Gerald K. Dobiasovsky wrote:
Roger Alexander wrote:
On my Christmas wish list-a utility to convert Fractint's 16 bit .pot files to a high color depth format like say png or tga. While the continuous potential coloring method overcomes some of the limitations of the 256 color limit of the gif format the proprietary .POT file format is only recognized by Fractint. I can do a screen capture in DOSBox but I am limited to a resolution of 1024x768. Does anyone know of such a utility or workaround?
Roger, Fractint 16 bit .pot files are regular gif89a files. You can load them into any decent image viewer (if your favourite program balks, change the file extension from .pot to .gif).
They were invented by the Stone Soup Group guys to replace the 16 bit .tga format used before for rendering smoother-than-ordinary-gif height fields. (To check this out, calculate and save a continuous potential image of i.e. the whole Mandelbrot set , but with "16 bit values" disabled, then produce a 3d transformation with lighting using that gif file - you'll get ugly steps in the landscape, because there are only 256 height values in the source.)
As of the format: They are, as said above, gif89a files, but with double width lines. A continuous potential fractal (with 16 bit values enabled), calculated in, say, size MxN will end up as 2MxN gif file with the ".pot" extension. Each line's first M pixels will contain the same info as a continuous potential calculation with 16-bit disabled (a single byte representing the palette table number, with the same number also being used as a height value in a 3d transform), the second M pixels (bytes) do represent the refinement values for the heights of the first M pixels in a 3d transform (they won't have any influence on the color).

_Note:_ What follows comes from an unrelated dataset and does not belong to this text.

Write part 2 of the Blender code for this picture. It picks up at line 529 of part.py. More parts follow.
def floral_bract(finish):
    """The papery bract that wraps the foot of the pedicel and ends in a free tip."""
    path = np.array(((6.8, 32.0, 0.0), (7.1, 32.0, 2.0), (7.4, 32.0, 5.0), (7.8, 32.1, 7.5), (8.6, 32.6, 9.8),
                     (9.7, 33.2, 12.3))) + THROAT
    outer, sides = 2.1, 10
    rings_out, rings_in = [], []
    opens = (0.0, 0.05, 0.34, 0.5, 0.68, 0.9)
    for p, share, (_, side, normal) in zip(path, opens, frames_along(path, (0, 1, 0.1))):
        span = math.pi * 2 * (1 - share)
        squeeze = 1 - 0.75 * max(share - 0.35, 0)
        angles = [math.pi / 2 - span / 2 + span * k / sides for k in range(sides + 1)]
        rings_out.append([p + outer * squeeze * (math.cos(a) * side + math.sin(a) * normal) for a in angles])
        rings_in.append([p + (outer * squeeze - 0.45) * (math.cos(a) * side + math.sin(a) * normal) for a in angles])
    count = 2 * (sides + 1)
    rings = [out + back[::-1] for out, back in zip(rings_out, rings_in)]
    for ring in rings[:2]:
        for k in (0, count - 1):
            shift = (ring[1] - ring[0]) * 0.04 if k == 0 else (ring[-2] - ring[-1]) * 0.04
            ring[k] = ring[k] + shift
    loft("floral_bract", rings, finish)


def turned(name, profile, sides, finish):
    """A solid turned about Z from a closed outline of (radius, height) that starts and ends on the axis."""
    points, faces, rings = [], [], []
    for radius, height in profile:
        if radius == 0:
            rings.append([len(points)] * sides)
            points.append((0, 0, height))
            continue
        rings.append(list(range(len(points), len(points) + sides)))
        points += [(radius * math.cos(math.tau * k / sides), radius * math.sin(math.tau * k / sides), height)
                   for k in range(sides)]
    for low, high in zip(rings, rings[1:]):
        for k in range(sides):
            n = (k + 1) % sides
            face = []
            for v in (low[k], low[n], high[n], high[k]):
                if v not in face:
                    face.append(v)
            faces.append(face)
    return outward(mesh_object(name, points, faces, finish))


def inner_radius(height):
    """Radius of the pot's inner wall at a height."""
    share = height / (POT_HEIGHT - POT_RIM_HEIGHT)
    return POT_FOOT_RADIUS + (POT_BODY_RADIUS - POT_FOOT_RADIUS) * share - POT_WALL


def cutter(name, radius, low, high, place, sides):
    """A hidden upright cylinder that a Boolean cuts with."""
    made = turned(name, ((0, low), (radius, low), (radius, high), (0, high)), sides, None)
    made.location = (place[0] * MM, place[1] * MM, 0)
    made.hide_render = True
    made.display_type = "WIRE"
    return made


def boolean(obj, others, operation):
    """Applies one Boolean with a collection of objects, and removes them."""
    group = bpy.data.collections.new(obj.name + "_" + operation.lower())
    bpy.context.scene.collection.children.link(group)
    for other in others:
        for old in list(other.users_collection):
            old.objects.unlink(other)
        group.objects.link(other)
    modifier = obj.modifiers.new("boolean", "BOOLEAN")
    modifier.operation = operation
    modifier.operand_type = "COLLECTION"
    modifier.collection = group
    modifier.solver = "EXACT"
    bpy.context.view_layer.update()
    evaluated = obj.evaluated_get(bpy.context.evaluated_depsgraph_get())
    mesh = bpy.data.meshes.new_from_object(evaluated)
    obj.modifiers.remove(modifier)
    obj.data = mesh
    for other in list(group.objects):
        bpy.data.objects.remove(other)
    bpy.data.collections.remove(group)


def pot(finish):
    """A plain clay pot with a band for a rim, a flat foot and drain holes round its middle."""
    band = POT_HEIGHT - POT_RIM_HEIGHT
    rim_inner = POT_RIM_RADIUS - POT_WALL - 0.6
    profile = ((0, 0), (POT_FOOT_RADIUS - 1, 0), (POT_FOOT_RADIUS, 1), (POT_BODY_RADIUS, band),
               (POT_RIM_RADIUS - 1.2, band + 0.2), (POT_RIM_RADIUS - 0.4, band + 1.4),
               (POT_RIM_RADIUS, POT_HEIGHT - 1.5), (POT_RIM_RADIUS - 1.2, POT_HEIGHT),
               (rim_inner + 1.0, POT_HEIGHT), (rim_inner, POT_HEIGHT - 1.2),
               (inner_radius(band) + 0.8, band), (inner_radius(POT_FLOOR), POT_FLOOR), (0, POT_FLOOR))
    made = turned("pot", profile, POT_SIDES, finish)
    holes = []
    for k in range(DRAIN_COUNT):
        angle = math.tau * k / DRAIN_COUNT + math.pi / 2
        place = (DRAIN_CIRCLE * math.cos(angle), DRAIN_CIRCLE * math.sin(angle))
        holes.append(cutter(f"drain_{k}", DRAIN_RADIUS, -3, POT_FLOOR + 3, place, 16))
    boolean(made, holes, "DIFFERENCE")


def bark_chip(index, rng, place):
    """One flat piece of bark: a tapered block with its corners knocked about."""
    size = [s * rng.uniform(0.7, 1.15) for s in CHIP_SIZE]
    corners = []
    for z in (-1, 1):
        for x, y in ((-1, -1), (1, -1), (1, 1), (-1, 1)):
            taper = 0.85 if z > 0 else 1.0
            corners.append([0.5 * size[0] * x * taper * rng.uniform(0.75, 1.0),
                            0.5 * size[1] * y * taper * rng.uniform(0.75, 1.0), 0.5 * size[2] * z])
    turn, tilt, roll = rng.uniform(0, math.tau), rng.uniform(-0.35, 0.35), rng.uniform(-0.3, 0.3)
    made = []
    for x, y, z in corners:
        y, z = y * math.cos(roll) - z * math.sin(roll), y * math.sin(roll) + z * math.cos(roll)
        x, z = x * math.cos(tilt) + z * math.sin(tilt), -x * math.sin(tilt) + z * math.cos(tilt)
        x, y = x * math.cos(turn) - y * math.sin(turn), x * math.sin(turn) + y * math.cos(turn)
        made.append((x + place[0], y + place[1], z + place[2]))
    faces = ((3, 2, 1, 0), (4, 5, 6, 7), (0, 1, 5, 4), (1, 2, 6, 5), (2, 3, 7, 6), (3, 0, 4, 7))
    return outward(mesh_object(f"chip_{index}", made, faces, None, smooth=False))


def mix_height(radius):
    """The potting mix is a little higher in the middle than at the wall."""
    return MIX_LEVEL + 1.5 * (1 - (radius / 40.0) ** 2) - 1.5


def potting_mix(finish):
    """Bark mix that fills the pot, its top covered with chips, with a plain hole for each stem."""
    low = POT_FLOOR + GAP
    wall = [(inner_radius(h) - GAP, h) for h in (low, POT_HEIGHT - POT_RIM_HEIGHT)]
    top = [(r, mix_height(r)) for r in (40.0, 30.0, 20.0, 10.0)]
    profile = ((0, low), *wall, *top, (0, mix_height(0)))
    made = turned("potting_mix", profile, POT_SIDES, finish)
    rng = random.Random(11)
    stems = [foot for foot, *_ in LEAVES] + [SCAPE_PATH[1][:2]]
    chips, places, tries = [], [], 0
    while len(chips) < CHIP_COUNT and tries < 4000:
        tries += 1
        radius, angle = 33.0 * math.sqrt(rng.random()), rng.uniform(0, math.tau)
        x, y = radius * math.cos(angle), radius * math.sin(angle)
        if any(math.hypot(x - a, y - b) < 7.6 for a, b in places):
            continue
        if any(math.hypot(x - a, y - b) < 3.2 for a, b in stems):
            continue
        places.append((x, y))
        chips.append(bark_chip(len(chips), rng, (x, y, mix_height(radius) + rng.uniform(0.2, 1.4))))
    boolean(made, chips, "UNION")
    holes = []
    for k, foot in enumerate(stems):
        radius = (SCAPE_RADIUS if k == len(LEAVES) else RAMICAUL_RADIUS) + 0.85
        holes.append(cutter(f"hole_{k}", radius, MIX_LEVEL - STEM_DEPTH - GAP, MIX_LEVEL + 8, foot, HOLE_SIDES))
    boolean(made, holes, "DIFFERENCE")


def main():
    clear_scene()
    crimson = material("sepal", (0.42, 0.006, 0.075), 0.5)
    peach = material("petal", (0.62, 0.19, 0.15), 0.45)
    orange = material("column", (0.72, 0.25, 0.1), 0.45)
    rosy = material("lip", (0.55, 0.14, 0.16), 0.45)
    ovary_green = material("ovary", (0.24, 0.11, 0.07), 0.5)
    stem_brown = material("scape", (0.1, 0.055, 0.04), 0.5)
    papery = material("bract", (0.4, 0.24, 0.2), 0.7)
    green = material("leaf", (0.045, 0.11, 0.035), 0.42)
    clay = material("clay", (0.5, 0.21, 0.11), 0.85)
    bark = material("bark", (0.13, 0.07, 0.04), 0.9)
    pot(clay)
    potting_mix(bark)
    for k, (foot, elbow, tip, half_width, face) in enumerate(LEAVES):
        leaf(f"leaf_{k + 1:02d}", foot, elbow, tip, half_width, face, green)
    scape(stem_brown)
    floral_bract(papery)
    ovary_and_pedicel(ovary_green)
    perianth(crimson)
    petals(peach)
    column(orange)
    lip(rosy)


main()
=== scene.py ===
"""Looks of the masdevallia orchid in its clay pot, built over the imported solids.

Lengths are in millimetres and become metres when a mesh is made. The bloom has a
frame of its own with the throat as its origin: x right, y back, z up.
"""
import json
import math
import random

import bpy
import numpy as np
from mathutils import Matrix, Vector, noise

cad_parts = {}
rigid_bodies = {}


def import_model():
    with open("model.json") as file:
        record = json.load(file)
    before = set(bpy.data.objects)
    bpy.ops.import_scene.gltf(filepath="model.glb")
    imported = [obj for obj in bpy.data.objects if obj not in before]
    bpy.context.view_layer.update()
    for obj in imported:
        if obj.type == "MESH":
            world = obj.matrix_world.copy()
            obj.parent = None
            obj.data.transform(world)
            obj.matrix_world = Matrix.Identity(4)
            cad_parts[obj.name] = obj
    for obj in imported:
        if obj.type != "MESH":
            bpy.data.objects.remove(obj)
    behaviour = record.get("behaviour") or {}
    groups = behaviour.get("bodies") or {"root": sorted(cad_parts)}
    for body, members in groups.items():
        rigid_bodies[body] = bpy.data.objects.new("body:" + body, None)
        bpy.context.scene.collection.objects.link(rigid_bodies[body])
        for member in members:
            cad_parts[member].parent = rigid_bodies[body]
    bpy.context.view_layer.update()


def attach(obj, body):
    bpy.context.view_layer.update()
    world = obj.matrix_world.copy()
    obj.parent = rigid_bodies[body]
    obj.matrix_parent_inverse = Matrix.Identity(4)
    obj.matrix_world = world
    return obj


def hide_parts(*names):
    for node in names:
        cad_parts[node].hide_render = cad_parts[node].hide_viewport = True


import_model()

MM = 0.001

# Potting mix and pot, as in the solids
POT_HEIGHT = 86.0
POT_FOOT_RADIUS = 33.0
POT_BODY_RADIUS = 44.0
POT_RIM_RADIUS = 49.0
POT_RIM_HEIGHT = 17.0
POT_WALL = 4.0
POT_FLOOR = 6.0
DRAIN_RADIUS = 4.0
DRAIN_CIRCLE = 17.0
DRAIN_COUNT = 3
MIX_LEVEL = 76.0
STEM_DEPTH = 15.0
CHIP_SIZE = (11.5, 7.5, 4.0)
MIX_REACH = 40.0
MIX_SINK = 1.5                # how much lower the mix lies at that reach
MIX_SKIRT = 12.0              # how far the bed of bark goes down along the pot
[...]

The raw height data of pixel X (1 <= X <= M) of any line (before being scaled, rotated, shifted according to user input on the 3d transform input screens) in Fractint will be: pixel(X) + pixel(X + M)/256.
So, there *is* 16 bit information contained in a .pot file, but not in the form of directly-to-use 16 bit color. One way is not to interpolate height values, but color values. After all, pixel(X) is an index into the palette table, too, and we can interpolate between the color it points to and the next color after it, like this:
f = pixel(X + M)/256 r = r(pixel(X))*(1.0 - f) + r(pixel(X)+1)*f g = g(pixel(X))*(1.0 - f) + g(pixel(X)+1)*f b = b(pixel(X))*(1.0 - f) + b(pixel(X)+1)*f
In fact, I have written a small command line utility ~10 years ago doing just that (reading a 16-bit .pot and outputting an uncrompressed 24-bit .tga with interpolated colors).
The problem is, it is written and compiled in DOS 16-bit QuickC 2.5, with no regards to portability and probably full of Microsoftisms. The gif decoder is by Steven A. Bennet, the same originally used (with modifications) by Fractint. Plus, my memory of it (simple as the program is in principle) is very hazy.
Should anyone be interested despite this, I'll gladly send it - exe and/or source (refusing any responsibilities, of course).